§ Provided data:
******

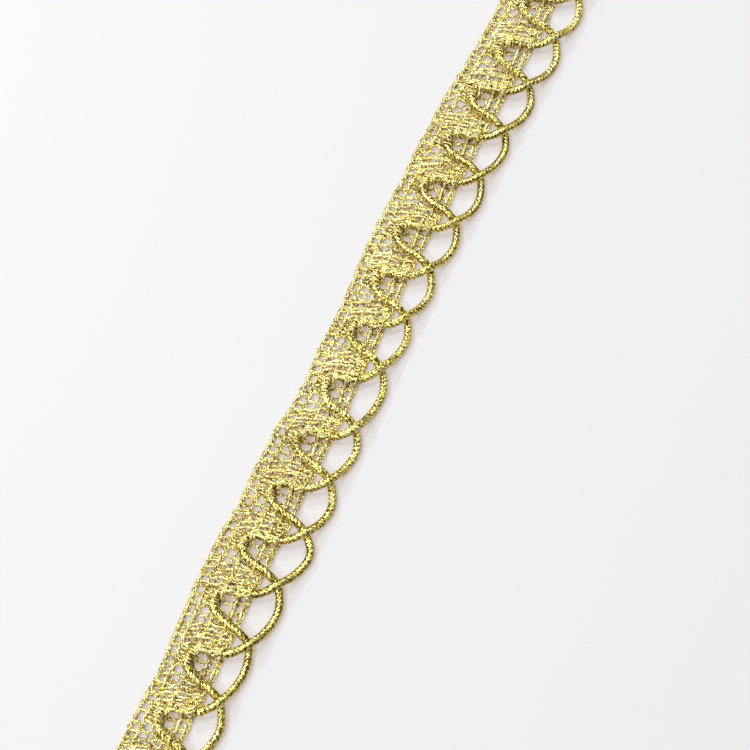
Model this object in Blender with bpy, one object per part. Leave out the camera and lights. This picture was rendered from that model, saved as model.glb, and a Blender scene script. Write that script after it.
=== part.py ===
"""A cut length of metal-thread lace trim with one scalloped edge, lying flat.

A knitted ground runs the whole length. Two gimp cords are laid on it. In each repeat one of them
climbs onto the ground and makes an arch there, while the other hangs below it as a scallop, and at
the next crossing they change places. X runs along the trim, +Y points to its straight heading and
Z up from the surface that it lies on. The origin is the middle of its underside.
"""

from collections import namedtuple

import bpy
import numpy as np

MM = 0.001

# The trim's main sizes, in millimetres.
NODE_DEPTH = 9.72  # from the heading down to where the cords cross, at the nominal width
GROUND_THICK = 1.0
EDGE_THICK = 0.8  # the ground thins a little along its two selvedges
GIMP_WIDTH = 1.0
PIECE_GAP = 0.3
CROSSING_LINE_Y = -4.2  # the straight line through the crossings, in the part's frame
END_PAST_CROSSING = 0.7  # the ends are cut this far past the outermost crossings

# Heights of a cord's centreline, in millimetres.
LOW = GIMP_WIDTH / 2
HIGH = GROUND_THICK + PIECE_GAP + GIMP_WIDTH / 2
OVER = HIGH + 0.1  # where it passes over the other cord

# One row for each repeat, from one crossing of the cords to the next, in millimetres. The crossing
# and the heading above it are heights over the straight line, mid_heading is the heading half way
# along, and drop is how far the scallop's centreline hangs below its two crossings. Lowest is the
# share of the repeat where it hangs lowest.
# The first and the last row only carry the cords past the two cut ends.
Repeat = namedtuple("Repeat", "length crossing heading mid_heading drop lowest")
REPEATS = (
    Repeat(8.20, 0.05, 9.50, 9.50, 1.55, 0.58),
    Repeat(8.20, 0.00, 9.45, 9.40, 1.55, 0.55),
    Repeat(8.20, 0.05, 9.40, 9.45, 1.55, 0.56),
    Repeat(8.15, 0.10, 9.20, 9.70, 1.00, 0.55),
    Repeat(8.60, 0.10, 9.97, 10.35, 1.55, 0.58),
    Repeat(7.85, 0.25, 10.41, 10.38, 1.92, 0.64),
    Repeat(7.80, 0.12, 10.05, 10.31, 1.70, 0.55),
    Repeat(8.00, 0.35, 10.31, 10.27, 1.43, 0.60),
    Repeat(9.25, 0.40, 9.80, 9.85, 1.52, 0.64),
    Repeat(8.24, 0.95, 10.12, 10.04, 1.44, 0.60),
    Repeat(7.91, 1.10, 10.25, 10.58, 1.53, 0.56),
    Repeat(8.00, 1.20, 10.87, 10.95, 1.42, 0.53),
    Repeat(7.90, 0.85, 10.93, 10.75, 1.37, 0.52),
    Repeat(8.00, 0.70, 10.95, 10.80, 1.35, 0.60),
    Repeat(8.30, 0.53, 10.86, 10.53, 1.55, 0.59),
    Repeat(8.70, 0.35, 10.30, 10.00, 1.65, 0.53),
    Repeat(8.20, 0.00, 10.00, 10.00, 1.55, 0.56),
    Repeat(8.20, 0.05, 9.95, 9.95, 1.55, 0.58),
    Repeat(8.20, 0.05, 9.90, 9.90, 1.55, 0.56),
)

# The ground's grid. Each repeat is twelve half courses long, and the rows are bounded by these
# depths below the heading, in millimetres: chain, heading holes, chain, fan holes, bar, eyes,
# chain, small holes, chain.
HALF_COURSES = 12
GRID_START = 0.02  # of a repeat, from the crossing to the grid's first line
ROW_DEPTHS = (0.0, 0.75, 1.35, 2.05, 3.05, 4.5, 5.65, 6.5, 7.0, 7.65)

# The holes of one repeat: the row, the half courses where they lie, and how much wider than a
# half course they are.
Holes = namedtuple("Holes", "row half_courses widening")
HOLES = (
    Holes(1, (0, 2, 4, 6, 8, 10), 1.0),
    Holes(3, (0, 7), 1.3),
    Holes(5, (3, 5), 1.4),
    Holes(7, (2, 4, 6), 1.0),
)

# The cord's route over one repeat on the ground, and as a scallop. Along is the share of the
# repeat, depth is from the heading in millimetres, and fall is the share of the scallop's drop.
# A scallop's route is drawn for one that hangs lowest at USUAL_LOWEST.
OnGround = namedtuple("OnGround", "along depth height")
ARCH = (
    OnGround(0.000, 9.72, LOW),
    OnGround(0.060, 9.05, LOW + 0.16),
    OnGround(0.090, 8.40, LOW + 0.95),
    OnGround(0.120, 7.60, HIGH),
    OnGround(0.140, 6.70, HIGH),
    OnGround(0.155, 5.80, HIGH),
    OnGround(0.180, 4.95, HIGH),
    OnGround(0.225, 4.15, HIGH),
    OnGround(0.290, 3.55, HIGH),
    OnGround(0.380, 3.20, HIGH),
    OnGround(0.460, 3.15, HIGH),
    OnGround(0.540, 3.40, HIGH),
    OnGround(0.605, 4.10, HIGH),
    OnGround(0.640, 5.10, HIGH),
    OnGround(0.665, 6.15, HIGH),
    OnGround(0.695, 7.05, HIGH),
    OnGround(0.745, 7.90, HIGH),
    OnGround(0.830, 8.65, HIGH + 0.03),
    OnGround(0.910, 9.25, OVER),
)
USUAL_LOWEST = 0.56
Hanging = namedtuple("Hanging", "along fall height")
SCALLOP = (
    Hanging(0.00, 0.00, OVER),
    Hanging(0.13, 0.41, HIGH - 0.25),
    Hanging(0.26, 0.69, HIGH - 0.80),
    Hanging(0.40, 0.90, LOW + 0.05),
    Hanging(0.56, 1.00, LOW),
    Hanging(0.68, 0.93, LOW),
    Hanging(0.78, 0.75, LOW),
    Hanging(0.87, 0.50, LOW),
    Hanging(0.95, 0.22, LOW),
)

GIMP_STEP = 0.85  # between two rings of a cord's tube
ROUTE_SAMPLES = 6000
GIMP_RESOLUTION = 1  # gives the tube six sides

KNIT_COLOUR = (0.62, 0.53, 0.20, 1.0)
GIMP_COLOUR = (0.55, 0.43, 0.10, 1.0)


def clear_scene():
    for thing in list(bpy.data.objects):
        bpy.data.objects.remove(thing, do_unlink=True)


def metal_thread(name, colour, roughness):
    """A Principled material for thread wrapped in metal foil."""
    material = bpy.data.materials.new(name)
    material.use_nodes = True
    shader = material.node_tree.nodes["Principled BSDF"]
    shader.inputs["Base Color"].default_value = colour
    shader.inputs["Metallic"].default_value = 0.9
    shader.inputs["Roughness"].default_value = roughness
    return material


def smooth(x, at, values):
    """A cubic through (at, values), each slope taken from the two points beside it."""
    slope = np.gradient(values, at)
    left = np.clip(np.searchsorted(at, x, side="right") - 1, 0, len(at) - 2)
    step = at[left + 1] - at[left]
    t = (x - at[left]) / step
    start = (1 + 2 * t) * (1 - t) ** 2 * values[left] + t * (1 - t) ** 2 * slope[left] * step
    end = t * t * (3 - 2 * t) * values[left + 1] + t * t * (t - 1) * slope[left + 1] * step
    return start + end


# The crossings' places along the trim, with the whole length centred on the origin.
LENGTHS = np.array([repeat.length for repeat in REPEATS])
CROSSING_X = np.concatenate([[0.0], np.cumsum(LENGTHS)])
CROSSING_X = CROSSING_X - (CROSSING_X[1] + CROSSING_X[-2]) / 2
START_X = CROSSING_X[1] - END_PAST_CROSSING
END_X = CROSSING_X[-2] + END_PAST_CROSSING
MIDDLE_X = (CROSSING_X[:-1] + CROSSING_X[1:]) / 2


def crossing_height(x):
    """The height of the line through the crossings, over the straight line."""
    heights = np.array([repeat.crossing for repeat in REPEATS])
    return smooth(x, CROSSING_X[:-1], heights)


def heading_height(x):
    """The height of the heading over the straight line, through its points at and between crossings."""
    at = np.ravel(np.column_stack([CROSSING_X[:-1], MIDDLE_X]))
    heights = np.ravel([[repeat.heading, repeat.mid_heading] for repeat in REPEATS])
    return smooth(x, at, heights)


def across(x, depth):
    """Y of the point at this depth below the heading, the depths stretched to the trim's width there."""
    heading = heading_height(x)
    width = heading - crossing_height(x)
    return CROSSING_LINE_Y + heading - width * depth / NODE_DEPTH


def grid_line_x(line):
    """X of a line between half courses; line 0 is the first after the second row's crossing."""
    repeat, half_course = divmod(line, HALF_COURSES)
    along = half_course / HALF_COURSES + GRID_START
    return CROSSING_X[1 + repeat] + along * LENGTHS[1 + repeat]


def hole_corners(lines, first, last):
    """The cells that are holes, and the shift along X of the grid corners round the wider ones."""
    holes, shifts = set(), {}
    for row, half_courses, widening in HOLES:
        for line in lines[first:last]:
            if line % HALF_COURSES not in half_courses:
                continue
            holes.add((line, row))
            half_width = (grid_line_x(line + 1) - grid_line_x(line)) / 2
            for edge in (row, row + 1):
                shifts[line, edge] = -half_width * (widening - 1)
                shifts[line + 1, edge] = half_width * (widening - 1)
    return holes, shifts


def make_ground(material):
    """The knitted ground: a flat grid of cells with the holes left out, walled all round."""
    count = HALF_COURSES * (len(REPEATS) - 2)
    lines = list(range(-1, count + 1))
    holes, shifts = hole_corners(lines, 1, -1)
    cells = {(line, row) for line in lines for row in range(len(ROW_DEPTHS) - 1)} - holes
    vertices, corner_index, faces = [], {}, []

    def corner(line, edge, top):
        """The index of a grid corner's vertex, made when it is first needed."""
        key = (line, edge, top)
        if key not in corner_index:
            x = START_X if line == lines[0] else END_X if line > lines[-1] else grid_line_x(line)
            x += shifts.get((line, edge), 0.0)
            thick = EDGE_THICK if edge in (0, len(ROW_DEPTHS) - 1) else GROUND_THICK
            y = float(across(np.float64(x), ROW_DEPTHS[edge]))
            corner_index[key] = len(vertices)
            vertices.append((x * MM, y * MM, thick * MM if top else 0.0))
        return corner_index[key]

    for line, row in sorted(cells):
        around = ((line, row), (line, row + 1), (line + 1, row + 1), (line + 1, row))
        faces.append([corner(*place, True) for place in around])
        faces.append([corner(*place, False) for place in reversed(around)])
        beside = ((line - 1, row), (line, row + 1), (line + 1, row), (line, row - 1))
        for side, neighbour in enumerate(beside):
            if neighbour in cells:
                continue
            a, b = around[side], around[(side + 1) % 4]
            faces.append([corner(*b, True), corner(*a, True), corner(*a, False), corner(*b, False)])

    mesh = bpy.data.meshes.new("ground")
    mesh.from_pydata(vertices, [], faces)
    mesh.materials.append(material)
    ground = bpy.data.objects.new("ground", mesh)
    bpy.context.scene.collection.objects.link(ground)
    return ground


def arch_points(index):
    """The route's points where the cord lies on the ground over one repeat."""
    points = []
    for along, depth, height in ARCH:
        x = CROSSING_X[index] + along * LENGTHS[index]
        points.append((x, float(across(np.float64(x), depth)), height))
    return points


def scallop_points(index):
    """The route's points where the cord hangs below the crossings over one repeat."""
    points = []
    for along, fall, height in SCALLOP:
        leaned = np.interp(along, (0.0, USUAL_LOWEST, 1.0), (0.0, REPEATS[index].lowest, 1.0))
        x = CROSSING_X[index] + leaned * LENGTHS[index]
        y = float(across(np.float64(x), NODE_DEPTH)) - fall * REPEATS[index].drop
        points.append((x, y, height))
    return points


def gimp_route(first_is_arch):
    """Evenly spaced points of a cord's centreline between the two cut ends."""
    points = []
    for index in range(len(REPEATS)):
        on_ground = (index % 2 == 0) == first_is_arch
        points += arch_points(index) if on_ground else scallop_points(index)
    points = np.array(points)
    reach = np.concatenate([[0.0], np.cumsum(np.linalg.norm(np.diff(points, axis=0), axis=1))])
    fine = np.linspace(0.0, reach[-1], ROUTE_SAMPLES)
    curve = np.column_stack([smooth(fine, reach, points[:, axis]) for axis in range(3)])
    curve[:, 2] = np.maximum(curve[:, 2], LOW)
    curve = curve[(curve[:, 0] >= START_X) & (curve[:, 0] <= END_X)]
    run = np.concatenate([[0.0], np.cumsum(np.linalg.norm(np.diff(curve, axis=0), axis=1))])
    even = np.linspace(0.0, run[-1], round(run[-1] / GIMP_STEP) + 1)
    return np.column_stack([np.interp(even, run, curve[:, axis]) for axis in range(3)])


def make_gimp(name, first_is_arch, material):
    """One gimp cord: a round tube with closed ends along its route."""
    route = gimp_route(first_is_arch)
    curve = bpy.data.curves.new(name, "CURVE")
    curve.dimensions = "3D"
    curve.bevel_depth = GIMP_WIDTH / 2 * MM
    curve.bevel_resolution = GIMP_RESOLUTION
    curve.use_fill_caps = True
    spline = curve.splines.new("POLY")
    spline.points.add(len(route) - 1)
    for point, place in zip(spline.points, route * MM):
        point.co = (*place, 1.0)
    spline.use_smooth = True
    curve.materials.append(material)
    gimp = bpy.data.objects.new(name, curve)
    bpy.context.scene.collection.objects.link(gimp)
    return gimp


def build():
    clear_scene()
    knit = metal_thread("knit", KNIT_COLOUR, 0.45)
    gimp = metal_thread("gimp", GIMP_COLOUR, 0.35)
    make_ground(knit)
    make_gimp("gimp_a", True, gimp)
    make_gimp("gimp_b", False, gimp)


build()
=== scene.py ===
# %% [markdown]
# # A metal-thread lace trim with a scalloped edge
# The real trim is knitted on a warp machine. Chains of loops run along it, threads zigzag between the
# chains, and two thicker cords, called gimps, are laid in. Each gimp makes an arch on the ground in
# one repeat and hangs as a scallop in the next. A flat picture of the knit on a ribbon would be
# quick, but it would have no depth from the side, so every thread here is a real tube.

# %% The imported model
import math

import bpy
import numpy as np
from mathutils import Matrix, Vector


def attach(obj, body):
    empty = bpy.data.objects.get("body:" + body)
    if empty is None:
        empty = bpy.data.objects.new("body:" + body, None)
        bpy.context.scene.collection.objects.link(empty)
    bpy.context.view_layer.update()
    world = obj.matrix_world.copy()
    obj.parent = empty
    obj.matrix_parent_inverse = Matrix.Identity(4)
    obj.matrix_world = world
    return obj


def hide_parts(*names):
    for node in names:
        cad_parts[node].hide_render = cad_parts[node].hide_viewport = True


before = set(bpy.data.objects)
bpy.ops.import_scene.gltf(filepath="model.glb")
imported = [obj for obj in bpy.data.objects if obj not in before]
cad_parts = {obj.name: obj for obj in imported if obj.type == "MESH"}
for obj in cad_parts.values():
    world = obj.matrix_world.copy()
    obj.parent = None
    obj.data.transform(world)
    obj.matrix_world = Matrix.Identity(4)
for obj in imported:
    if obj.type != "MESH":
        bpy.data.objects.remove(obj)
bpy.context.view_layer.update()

# %% [markdown]
# ## Camera
# The trim was photographed from above and a little from one side, so its far end is only slightly
# smaller. A 75 mm lens about 21 cm away gives that perspective. The camera is placed from two
# angles and a distance, which is easier to correct than three coordinates.

# %% Camera
LOOK_AT = Vector((-0.00478, -0.00281, 0.0009))
DISTANCE = 0.2145
ELEVATION = math.radians(72.7)
TURNED = math.radians(64.2)  # from +Y towards +X, the way that the picture's top points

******

§ Work to do:
Write out exactly the lines from the start of the material through the line with "edge, lying flat.". No other output is expected.

§ Right answer:
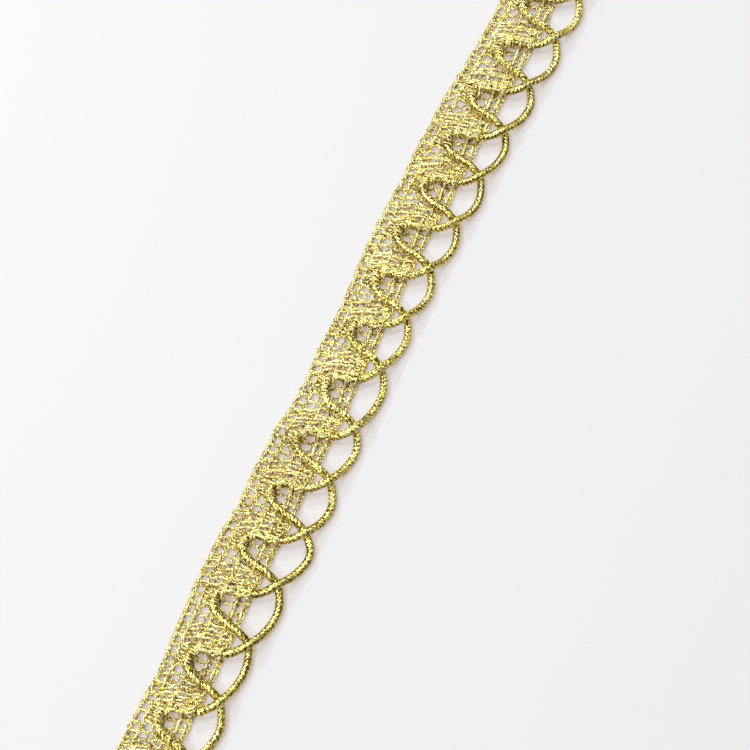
Model this object in Blender with bpy, one object per part. Leave out the camera and lights. This picture was rendered from that model, saved as model.glb, and a Blender scene script. Write that script after it.
=== part.py ===
"""A cut length of metal-thread lace trim with one scalloped edge, lying flat.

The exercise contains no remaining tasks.